This is where debt consolidation – refinancing your home loan to consolidate debt – comes into play. It involves refinancing your home loan to combine various debts into a single, more manageable repayment plan with potentially lower interest rates. 

However, while this approach offers financial relief and provides a clearer path towards financial stability, it requires careful consideration and an understanding of the complexities involved. So in this guide, allow us at Unconditional Finance to provide you with insights and actionable advice to help you make informed decisions on debt consolidation.

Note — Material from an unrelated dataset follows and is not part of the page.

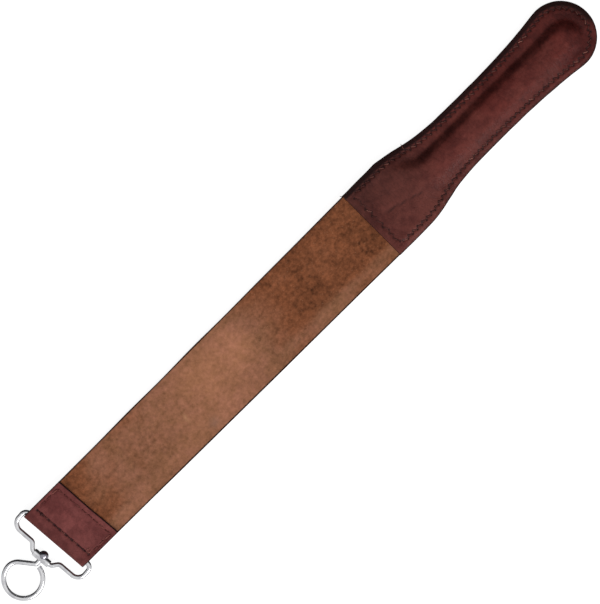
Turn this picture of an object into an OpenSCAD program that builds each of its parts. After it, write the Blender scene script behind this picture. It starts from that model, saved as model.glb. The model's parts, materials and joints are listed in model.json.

Understanding Your Current Financial Position and Goals

Consolidation is not just about combining debts; it’s about reshaping your financial behaviour and planning. Therefore, before delving into it, you need to identify your goals, assess your current financial situation, and make careful choices. Below are several tips to help you navigate this process:

1. Clarify Your Specific Goals for Consolidating Debt

There are several key reasons why it is important to clarify your goals for debt consolidation:

Determining Suitability for Your Financial Situation

Refinancing to consolidate debt can be beneficial, but it’s not a one-size-fits-all solution. Your financial situation – including the types of debts you hold, their interest rates, and your ability to manage multiple payments – greatly influences whether consolidation is advantageous for you. Clarifying your goals helps you assess if this move aligns with your financial needs and objectives.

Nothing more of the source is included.